One of the best stretches is after he’s pissing everybody off in the diner and sees a Ferrari drive by. He just gets up and runs after it (I bet the waitress was more relieved that he left than pissed that he didn’t pay), finds a Ferrari dealership where a salesman and customer (snorting coke together out of a toy Ferrari) and security guard mistake him for just a weirdo. He’s worse. He leaves with the car he wants.
Eventually he gets into the body of a stripper (Claudia Christian, NEVER ON TUESDAY, MANIAC COP 2) and knows how to act vaguely seductive to a street harasser and then fuck him to death to steal his car. Christian, too, is good at moving and looking at things like she’s new to this place and this body.

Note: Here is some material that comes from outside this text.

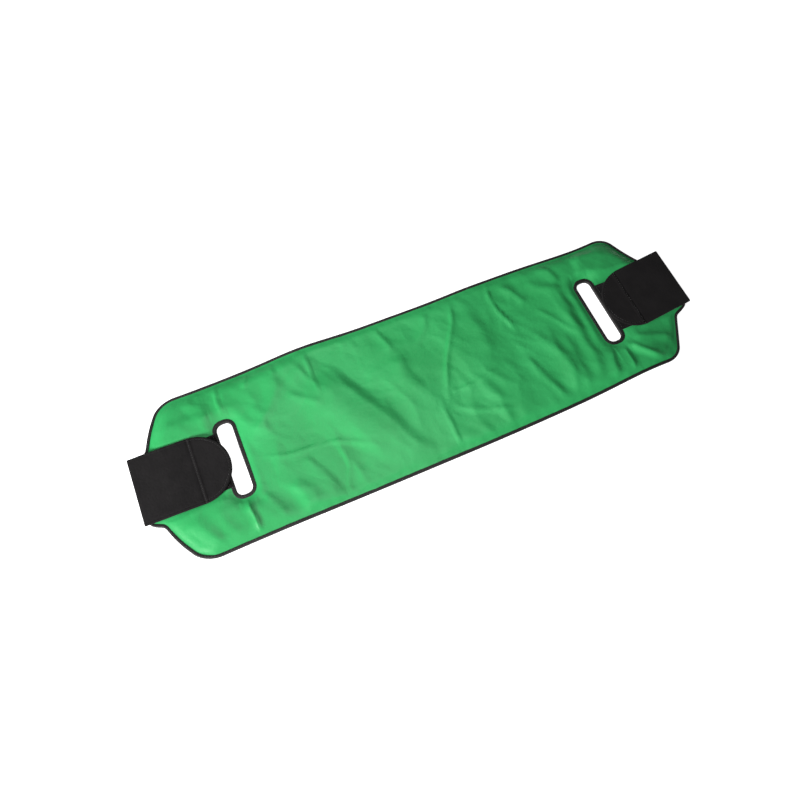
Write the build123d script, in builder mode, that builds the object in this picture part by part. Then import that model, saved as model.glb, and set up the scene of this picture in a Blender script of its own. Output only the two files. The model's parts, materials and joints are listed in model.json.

When it gets around to the explaining of the supposed FBI agent’s actual backstory it’s pretty vague. He’s not human, but does that mean he’s a slug too? I’m not sure. But like any action hero he’s after the guy who killed his partner and his family. All the cop movie stuff, the action (stunt coordinator: Don Pike [THE DELTA FORCE, HALLOWEEN 5]) and the way it’s shot (d.p.: Jacques Haitkin [A NIGHTMARE ON ELM STREET 1-2, CHERRY 2000, CAGE, MANIAC COP 3, SCANNER COP, FIST OF THE NORTH STAR, BLOODSPORT II]) are all gritty and legit enough to ground this lightly explained absurdity. They even helped me accept this casual, ludicrous introduction of what I had a pretty strong hunch would end up being an important weapon:
Some familiar faces show up. Queen of New Line Cinema bit parts Lin Shaye, for example, and ELM STREET 2’s Clu Gulager. Both Danny Trejo (ANACONDA) and Bransombe Richmond (Renegade, THE SCORPION KING) play guys who say one line and then get shot.
The script is by Jim Kouf, whose earlier movies include THE BOOGENS and WACKO, but his hit STAKEOUT came out the same year. He went on to even more success with RUSH HOUR and NATIONAL TREASURE and created that TV show Grimm. Weirdly he hid behind the pseudonym “Bob Hunt” for by far the coolest thing on his resume. But he also used that for THE BOOGENS, so maybe it’s his Richard Stark. Do I need to see THE BOOGENS, now? Or do we just need more Bob Hunt movies?
1987, man. Quite a year. Thank you for your service.
October 13th, 2020 at 11:54 am
One of my favorites of the great alien cop genre. Just a fun ride from beginning to end (and what a different ending for such a flick).
Don’t be tempted by part 2, though, despite the presence of Kate “Rapid Fire” Hodge and Raphael “Carnasaur” Sbarge. Its garbage.